I fear in the church we aren’t willing to be obedient to the commands of Christ, especially the command to make disciples, because we fear rejection. We don’t go to the ghetto or to the Muslim world, or to any dangerous area to share the gospel for fear of getting hurt or losing our lives. And we certainly don’t sacrifice our time or give financially because we have other things to spend our time and money on rather than investing it in the kingdom of God. Why is that? Why is it that a group of punk skateboarders are more willing to give of themselves and hurt themselves to accomplish their mission than the church is willing to give of itself and put itself in harm’s way or rejection’s way or whatever, for the mission of Christ? Do we not have a greater mission? Do we not have a greater cause? Do we not have a great Savior who is worthy of the glory of every tribe, tongue, and nation—including your neighbor?

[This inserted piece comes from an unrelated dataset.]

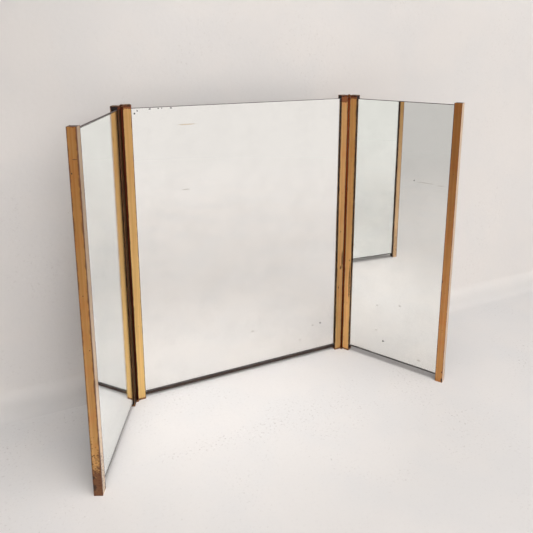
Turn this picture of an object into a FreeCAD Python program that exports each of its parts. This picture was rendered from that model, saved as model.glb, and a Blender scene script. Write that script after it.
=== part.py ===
"""A folding vanity mirror: a middle panel and two wings, each a silvered pane between brass channel rails.

Every panel is drawn in the frame of the hinge that it meets: the rod's line is the Z axis, u runs from the
edge of the panel's rail across the panel and v runs from the front of the rails backwards. A panel lies on
the +X or the -X side of its rod, which is its way, +1 or -1.
"""

import FreeCAD, Part
import os
import Sketcher

os.makedirs("parts", exist_ok=True)
doc = FreeCAD.newDocument("vanity_mirror")

# ---------------------------------------------------------------- sizes, in millimetres and degrees

sheet = doc.addObject("Spreadsheet::Sheet", "Sizes")

DRIVING = {
    "total_height": 400,
    "centre_width": 318,
    "wing_width": 158,
    "seam_gap": 2.8,
    "rod_forward": 0.4,
    "fold_left": 66,
    "fold_right": 59,
    "rail_face": 10.4,
    "rail_wall": 1.0,
    "rail_corner": 0.7,
    "outer_drop": 2.2,
    "pane_thick": 3.0,
    "pane_arris": 0.5,
    "pane_lift": 8.5,
    "pane_drop": 4.5,
    "edge_room": 1.2,
    "bedding_front": 0.4,
    "bedding_side": 1.0,
    "bedding_setback": 0.4,
    "silver_room": 0.2,
    "board_thick": 4.2,
    "board_room": 0.2,
    "board_drop": 3.0,
    "board_floor_room": 0.2,
    "cap_height": 2.5,
    "cap_skin": 1.0,
    "cap_core": 4.5,
    "foot_height": 2.5,
    "eye_radius": 2.5,
    "eye_room": 0.3,
    "lap_room": 0.05,
    "washer_thick": 0.3,
    "washer_radius": 2.3,
    "tongue_thick": 1.0,
    "tongue_length": 14,
    "tongue_room": 0.1,
    "rod_radius": 1.3,
    "rod_seat_room": 0.01,
    "rod_turn_room": 0.05,
    "rod_tip": 0.4,
    "rod_floor_room": 0.2,
    "rod_head_radius": 1.8,
    "rod_head_height": 0.9,
    "rivet_radius": 1.1,
    "rivet_room": 0.05,
    "rivet_head_radius": 1.9,
    "rivet_head_height": 0.35,
    "rivet_inset": 7,
    "block_room": 0.1,
    "block_recess": 0.2,
    "plug_recess": 0.2,
}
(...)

My friends and I risked a lot for something that ultimately doesn’t matter. What are we willing to risk for Someone that matters eternally? What are we willing to do in order to accomplish our mission? Where are we willing to go in order to accomplish our mission? What are we willing to risk in order that people from every tribe, tongue, and nation might come to know, love, worship, and enjoy King Jesus?

Screen Shot 2015-08-26 at 10.03.23 AM

While I have you thinking, let me close with a few more questions. Are you being intentional with your life for the mission of the church and the glory of Christ? If so, awesome! Keep up the good work and help others do the same. If not, why not? Is not Christ worth everything?

Be intentional church, Christ is worth it!

“To him who loves us and has freed us from our sins by his blood and made us a kingdom, priests to his God and Father, to him be glory and dominion forever and ever. Amen” (Revelation 1:5-6)

“[I]t is my eager expectation and hope that I will not be at all ashamed, but that with full courage now as always Christ will be honored in my body, whether by life or by death. For to me to live is Christ, and to die is gain” (Philippians 1:20-21).